Le film commence avec l’arrivée d’un couple d’amis de Buenos Aires avec leur fils, Alvaro, 17 ans. Contacté par Suli, le père d’Alvaro, Ramiro, est chirurgien esthétique et s’intéresse au cas d’Alex. On apprendra assez rapidement l’intention de sa visite.

Lors de leur premier contact, Alex demande à Alvaro s’il veut faire l’amour avec elle. Ce dernier refuse. La jeune fille se trouve à un âge où si elle veut renforcer son aspect féminin, il faut qu’elle prenne des traitements (des corticoïdes) pour éviter sa virilisation (elle-même explique à son nouvel ami que les pilules qu’elle doit avaler « vont éviter que sa barbe pousse »).

Une amitié se construit entre les deux adolescents. Cette relation les confronte à leurs peurs. Ils finissent pour avoir un contact sexuel, surpris par hasard par le père de la jeune fille.

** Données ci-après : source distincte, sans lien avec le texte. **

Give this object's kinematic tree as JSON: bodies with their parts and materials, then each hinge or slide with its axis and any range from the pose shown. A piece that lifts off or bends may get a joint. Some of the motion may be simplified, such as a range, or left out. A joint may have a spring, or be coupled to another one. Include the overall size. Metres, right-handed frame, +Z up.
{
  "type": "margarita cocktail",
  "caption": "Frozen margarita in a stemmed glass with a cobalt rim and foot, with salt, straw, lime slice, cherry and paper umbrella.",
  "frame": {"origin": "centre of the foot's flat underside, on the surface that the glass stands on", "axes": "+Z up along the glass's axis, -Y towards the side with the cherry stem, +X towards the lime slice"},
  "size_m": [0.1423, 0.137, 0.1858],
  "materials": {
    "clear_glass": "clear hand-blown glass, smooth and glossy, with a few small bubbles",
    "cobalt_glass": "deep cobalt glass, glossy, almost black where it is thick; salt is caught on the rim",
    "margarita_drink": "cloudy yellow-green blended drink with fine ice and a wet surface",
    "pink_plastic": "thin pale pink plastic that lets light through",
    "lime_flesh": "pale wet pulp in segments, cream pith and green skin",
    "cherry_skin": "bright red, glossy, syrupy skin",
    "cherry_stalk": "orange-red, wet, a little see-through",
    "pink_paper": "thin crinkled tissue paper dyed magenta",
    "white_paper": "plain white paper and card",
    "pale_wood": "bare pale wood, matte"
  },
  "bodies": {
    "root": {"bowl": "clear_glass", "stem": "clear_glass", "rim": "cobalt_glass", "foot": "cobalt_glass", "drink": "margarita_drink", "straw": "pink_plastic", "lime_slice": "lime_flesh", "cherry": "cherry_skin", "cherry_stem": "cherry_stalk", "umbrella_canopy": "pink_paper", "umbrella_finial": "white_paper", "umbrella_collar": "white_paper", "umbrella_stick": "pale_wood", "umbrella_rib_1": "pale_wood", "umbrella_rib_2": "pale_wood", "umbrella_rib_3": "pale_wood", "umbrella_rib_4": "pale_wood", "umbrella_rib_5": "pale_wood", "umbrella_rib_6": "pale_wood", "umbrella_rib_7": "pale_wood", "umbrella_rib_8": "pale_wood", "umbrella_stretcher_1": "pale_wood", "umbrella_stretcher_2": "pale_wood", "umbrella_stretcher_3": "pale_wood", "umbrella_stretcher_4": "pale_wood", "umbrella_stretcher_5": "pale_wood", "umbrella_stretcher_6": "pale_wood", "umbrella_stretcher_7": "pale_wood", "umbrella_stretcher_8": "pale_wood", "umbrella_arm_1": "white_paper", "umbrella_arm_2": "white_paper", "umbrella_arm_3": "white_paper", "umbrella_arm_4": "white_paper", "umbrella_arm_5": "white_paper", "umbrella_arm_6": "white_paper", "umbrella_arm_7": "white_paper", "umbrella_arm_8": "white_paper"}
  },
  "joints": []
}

Les parents d’Alex apprennent que leur fille risque d’être renvoyée de son lycée car elle a agressé son meilleur ami, Vando. Ce dernier connaît le « secret » d’Alex, mais il a été imprudent et l’a divulgué auprès de quelques personnes qui subitement se sont intéressées au cas de cette adolescente « pas comme les autres ». Trois garçons d’à peu près le même âge, de toute évidence mis dans la confidence, agressent Alex car ils sont curieux de voir ce que cette fille cache. Dans cette scène, d’une grande violence, l’intervention de Vando empêche le viol de l’adolescente, mais il arrive assez tard pour éviter que les trois garçons vérifient la constitution des organes génitaux d’Alex.

Le film finit avec le départ du chirurgien, sa femme et son fils.

 

Le droit de choisir

Lucia Puenzo, la réalisatrice du film, nous livre une œuvre portée par un regard pudique et  différent sur un sujet très peu traité par le septième art[3].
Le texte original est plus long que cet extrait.